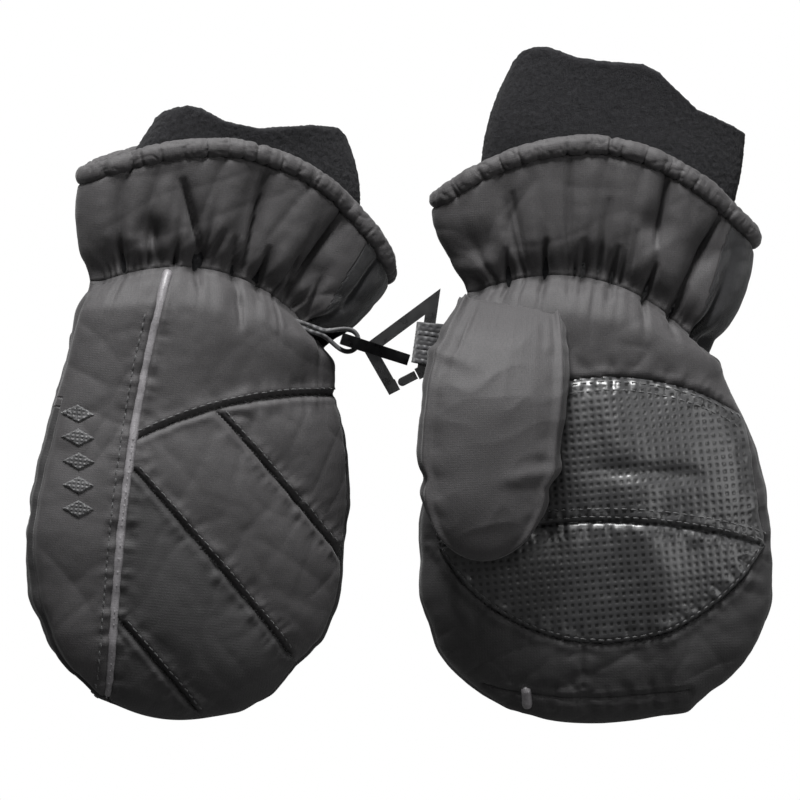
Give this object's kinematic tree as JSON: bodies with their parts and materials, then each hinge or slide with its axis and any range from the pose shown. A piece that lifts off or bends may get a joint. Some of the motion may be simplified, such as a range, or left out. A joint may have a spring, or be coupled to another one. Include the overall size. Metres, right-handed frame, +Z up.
{
  "type": "ski mitten",
  "caption": "Clipped pair of insulated ski mittens with flared gauntlets, fleece inner cuffs, embossed palm patches, piping and linked hooks.",
  "frame": {"origin": "bottom centre of the pair's bounding box, on the floor", "axes": "+Z up, +Y towards the cuffs, fingertips towards -Y, left mitten at -X"},
  "size_m": [0.2394, 0.2146, 0.0572],
  "materials": {
    "shell_nylon": "plain-woven nylon, faint sheen",
    "embossed_leather": "coated leather embossed with small square dimples",
    "velvet_gusset": "brushed dark stretch gusset",
    "elastic": "covered elastic",
    "wadding": "polyester wadding",
    "tricot_lining": "brushed tricot",
    "knitted_fleece": "knitted fleece with short nap",
    "reflective_piping": "retroreflective tape over cord",
    "hook_plastic": "moulded acetal",
    "webbing": "woven polyester webbing"
  },
  "bodies": {
    "left_mitten": {"left_side_back_panel": "shell_nylon", "left_upper_back_panel": "shell_nylon", "left_outer_back_panel": "shell_nylon", "left_middle_back_panel": "shell_nylon", "left_lower_back_panel": "shell_nylon", "left_tip_back_panel": "shell_nylon", "left_palm_patch_upper": "embossed_leather", "left_palm_patch_lower": "embossed_leather", "left_wrist_palm_panel": "shell_nylon", "left_palm_gusset": "shell_nylon", "left_gauntlet_gusset": "velvet_gusset", "left_gauntlet_back_panel": "shell_nylon", "left_gauntlet_palm_panel": "shell_nylon", "left_gauntlet_hem": "shell_nylon", "left_hem_elastic": "elastic", "left_wrist_elastic": "elastic", "left_hand_insulation": "wadding", "left_hand_lining": "tricot_lining", "left_fleece_cuff": "knitted_fleece", "left_reflective_piping": "reflective_piping", "left_webbing_loop": "webbing"},
    "left_thumb": {"left_thumb_outer_panel": "shell_nylon", "left_thumb_inner_panel": "shell_nylon", "left_thumb_insulation": "wadding", "left_thumb_lining": "tricot_lining"},
    "left_hook": {"left_hook_frame": "hook_plastic"},
    "left_gate": {"left_hook_gate": "hook_plastic"},
    "right_mitten": {"right_side_back_panel": "shell_nylon", "right_upper_back_panel": "shell_nylon", "right_outer_back_panel": "shell_nylon", "right_middle_back_panel": "shell_nylon", "right_lower_back_panel": "shell_nylon", "right_tip_back_panel": "shell_nylon", "right_palm_patch_upper": "embossed_leather", "right_palm_patch_lower": "embossed_leather", "right_wrist_palm_panel": "shell_nylon", "right_palm_gusset": "shell_nylon", "right_gauntlet_gusset": "velvet_gusset", "right_gauntlet_back_panel": "shell_nylon", "right_gauntlet_palm_panel": "shell_nylon", "right_gauntlet_hem": "shell_nylon", "right_hem_elastic": "elastic", "right_wrist_elastic": "elastic", "right_hand_insulation": "wadding", "right_hand_lining": "tricot_lining", "right_fleece_cuff": "knitted_fleece", "right_reflective_piping": "reflective_piping", "right_webbing_loop": "webbing"},
    "right_thumb": {"right_thumb_outer_panel": "shell_nylon", "right_thumb_inner_panel": "shell_nylon", "right_thumb_insulation": "wadding", "right_thumb_lining": "tricot_lining"},
    "right_hook": {"right_hook_frame": "hook_plastic"},
    "right_gate": {"right_hook_gate": "hook_plastic"}
  },
  "joints": [
    {"name": "left_thumb_fold", "type": "hinge", "parent": "left_mitten", "child": "left_thumb", "pos_m": [-0.07765, 0.03248, 0.01653], "axis": [0.9568, -0.0921, -0.2756], "range_deg": [0, 30]},
    {"name": "right_thumb_fold", "type": "hinge", "parent": "right_mitten", "child": "right_thumb", "pos_m": [0.03471, 0.02766, 0.02816], "axis": [-0.9994, -0.0349, 0], "range_deg": [0, 40]},
    {"name": "left_hook_swivel", "type": "hinge", "parent": "left_mitten", "child": "left_hook", "pos_m": [-0.01726, 0.01563, 0.0207], "axis": [0, 0, 1], "range_deg": [-15, 15]},
    {"name": "hook_link", "type": "hinge", "parent": "left_hook", "child": "right_hook", "pos_m": [-0.00675, 0.00691, 0.014], "axis": [0.4971, -0.8677, 0], "range_deg": [-15, 25]},
    {"name": "right_hook_swivel", "type": "hinge", "parent": "right_hook", "child": "right_mitten", "pos_m": [0.00843, 0.01702, 0.014], "axis": [-0.1409, -0.99, 0], "range_deg": [-30, 45]},
    {"name": "left_gate_spring", "type": "hinge", "parent": "left_hook", "child": "left_gate", "pos_m": [-0.01149, 0.01379, 0.00512], "axis": [0.304, 0.9527, 0], "range_deg": [0, 15], "stiffness_Nm_per_rad": 0.02},
    {"name": "right_gate_spring", "type": "hinge", "parent": "right_hook", "child": "right_gate", "pos_m": [0.00023, 0.00245, 0.014], "axis": [0, 0, 1], "range_deg": [0, 15], "stiffness_Nm_per_rad": 0.02}
  ]
}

|---|

The exercise — Return all the data exactly as given.

Result of the exercise —
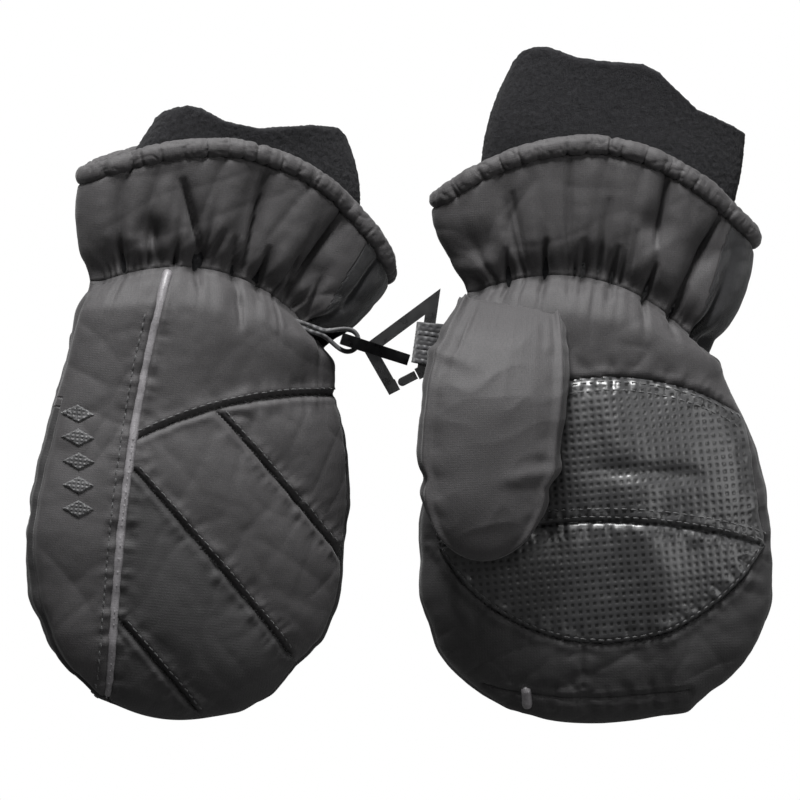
Give this object's kinematic tree as JSON: bodies with their parts and materials, then each hinge or slide with its axis and any range from the pose shown. A piece that lifts off or bends may get a joint. Some of the motion may be simplified, such as a range, or left out. A joint may have a spring, or be coupled to another one. Include the overall size. Metres, right-handed frame, +Z up.
{
  "type": "ski mitten",
  "caption": "Clipped pair of insulated ski mittens with flared gauntlets, fleece inner cuffs, embossed palm patches, piping and linked hooks.",
  "frame": {"origin": "bottom centre of the pair's bounding box, on the floor", "axes": "+Z up, +Y towards the cuffs, fingertips towards -Y, left mitten at -X"},
  "size_m": [0.2394, 0.2146, 0.0572],
  "materials": {
    "shell_nylon": "plain-woven nylon, faint sheen",
    "embossed_leather": "coated leather embossed with small square dimples",
    "velvet_gusset": "brushed dark stretch gusset",
    "elastic": "covered elastic",
    "wadding": "polyester wadding",
    "tricot_lining": "brushed tricot",
    "knitted_fleece": "knitted fleece with short nap",
    "reflective_piping": "retroreflective tape over cord",
    "hook_plastic": "moulded acetal",
    "webbing": "woven polyester webbing"
  },
  "bodies": {
    "left_mitten": {"left_side_back_panel": "shell_nylon", "left_upper_back_panel": "shell_nylon", "left_outer_back_panel": "shell_nylon", "left_middle_back_panel": "shell_nylon", "left_lower_back_panel": "shell_nylon", "left_tip_back_panel": "shell_nylon", "left_palm_patch_upper": "embossed_leather", "left_palm_patch_lower": "embossed_leather", "left_wrist_palm_panel": "shell_nylon", "left_palm_gusset": "shell_nylon", "left_gauntlet_gusset": "velvet_gusset", "left_gauntlet_back_panel": "shell_nylon", "left_gauntlet_palm_panel": "shell_nylon", "left_gauntlet_hem": "shell_nylon", "left_hem_elastic": "elastic", "left_wrist_elastic": "elastic", "left_hand_insulation": "wadding", "left_hand_lining": "tricot_lining", "left_fleece_cuff": "knitted_fleece", "left_reflective_piping": "reflective_piping", "left_webbing_loop": "webbing"},
    "left_thumb": {"left_thumb_outer_panel": "shell_nylon", "left_thumb_inner_panel": "shell_nylon", "left_thumb_insulation": "wadding", "left_thumb_lining": "tricot_lining"},
    "left_hook": {"left_hook_frame": "hook_plastic"},
    "left_gate": {"left_hook_gate": "hook_plastic"},
    "right_mitten": {"right_side_back_panel": "shell_nylon", "right_upper_back_panel": "shell_nylon", "right_outer_back_panel": "shell_nylon", "right_middle_back_panel": "shell_nylon", "right_lower_back_panel": "shell_nylon", "right_tip_back_panel": "shell_nylon", "right_palm_patch_upper": "embossed_leather", "right_palm_patch_lower": "embossed_leather", "right_wrist_palm_panel": "shell_nylon", "right_palm_gusset": "shell_nylon", "right_gauntlet_gusset": "velvet_gusset", "right_gauntlet_back_panel": "shell_nylon", "right_gauntlet_palm_panel": "shell_nylon", "right_gauntlet_hem": "shell_nylon", "right_hem_elastic": "elastic", "right_wrist_elastic": "elastic", "right_hand_insulation": "wadding", "right_hand_lining": "tricot_lining", "right_fleece_cuff": "knitted_fleece", "right_reflective_piping": "reflective_piping", "right_webbing_loop": "webbing"},
    "right_thumb": {"right_thumb_outer_panel": "shell_nylon", "right_thumb_inner_panel": "shell_nylon", "right_thumb_insulation": "wadding", "right_thumb_lining": "tricot_lining"},
    "right_hook": {"right_hook_frame": "hook_plastic"},
    "right_gate": {"right_hook_gate": "hook_plastic"}
  },
  "joints": [
    {"name": "left_thumb_fold", "type": "hinge", "parent": "left_mitten", "child": "left_thumb", "pos_m": [-0.07765, 0.03248, 0.01653], "axis": [0.9568, -0.0921, -0.2756], "range_deg": [0, 30]},
    {"name": "right_thumb_fold", "type": "hinge", "parent": "right_mitten", "child": "right_thumb", "pos_m": [0.03471, 0.02766, 0.02816], "axis": [-0.9994, -0.0349, 0], "range_deg": [0, 40]},
    {"name": "left_hook_swivel", "type": "hinge", "parent": "left_mitten", "child": "left_hook", "pos_m": [-0.01726, 0.01563, 0.0207], "axis": [0, 0, 1], "range_deg": [-15, 15]},
    {"name": "hook_link", "type": "hinge", "parent": "left_hook", "child": "right_hook", "pos_m": [-0.00675, 0.00691, 0.014], "axis": [0.4971, -0.8677, 0], "range_deg": [-15, 25]},
    {"name": "right_hook_swivel", "type": "hinge", "parent": "right_hook", "child": "right_mitten", "pos_m": [0.00843, 0.01702, 0.014], "axis": [-0.1409, -0.99, 0], "range_deg": [-30, 45]},
    {"name": "left_gate_spring", "type": "hinge", "parent": "left_hook", "child": "left_gate", "pos_m": [-0.01149, 0.01379, 0.00512], "axis": [0.304, 0.9527, 0], "range_deg": [0, 15], "stiffness_Nm_per_rad": 0.02},
    {"name": "right_gate_spring", "type": "hinge", "parent": "right_hook", "child": "right_gate", "pos_m": [0.00023, 0.00245, 0.014], "axis": [0, 0, 1], "range_deg": [0, 15], "stiffness_Nm_per_rad": 0.02}
  ]
}